If the loss-and-damage fund are skimpy, communities and nations will likely seek restitution for their losses through national and international courts. An early test case began in 2015, when a Peruvian farmer sued the German energy giant RWE. The farmer, Saúl Luciano Lliuya, says his home is at risk of being washed away by meltwater from a glacier, and he wants the company to pay 0.47 percent of his adaptation costs, on the basis of a study that attributes that fraction of emissions to the company’s activities. RWE has denied culpability, and the case is ongoing. In an example of targeting nations rather than companies, Indigenous people from four low-lying Australian islands—Boigu, Poruma, Warraber and Masig—submitted a petition to the UN Human Rights Committee arguing that the country had done little to stop the climate change threatening their homes.

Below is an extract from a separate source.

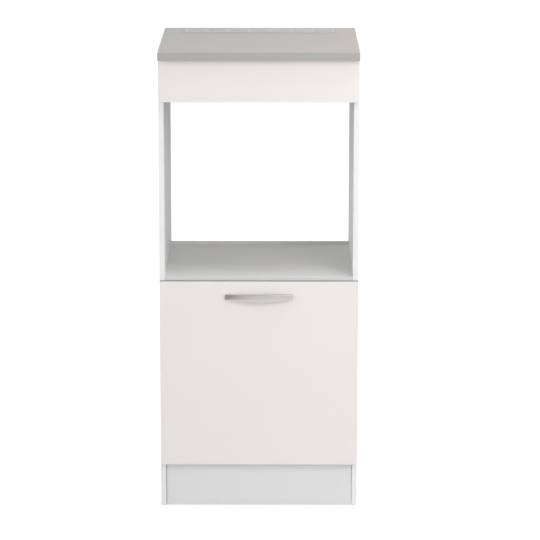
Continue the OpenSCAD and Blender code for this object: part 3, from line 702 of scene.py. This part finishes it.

In September, the committee agreed, ordering Australia to compensate the islanders for their losses.

But legal action might actually be a best-case scenario for the West. Poor, debt-ridden countries struggling with a climate crisis do not make for a stable globe. In 2021, a U.S. Department of Defense report on climate change warned that “the physical and social impacts of climate change transcend political boundaries, increasing the risk that crises cascade beyond any one country or region.” People who lose homes and livelihoods to climate-caused disasters will do what they can to improve their situation. As far back as 1995, the Bangladeshi dignitary Atiq Rahman warned, “if climate change makes our country uninhabitable, we will march with our wet feet into your living rooms.” Hundreds of millions of people may be displaced by 2050.

Mass migrations, resource scarcity, and poverty can lead to global conflicts. No country, no matter how rich, can build a seawall high enough to keep out that kind of chaos. If rich countries cannot be moved to lavishly fund the loss-and-damage bucket by appeals to justice, perhaps they will be moved by what has long been a more reliable motivating force: fear.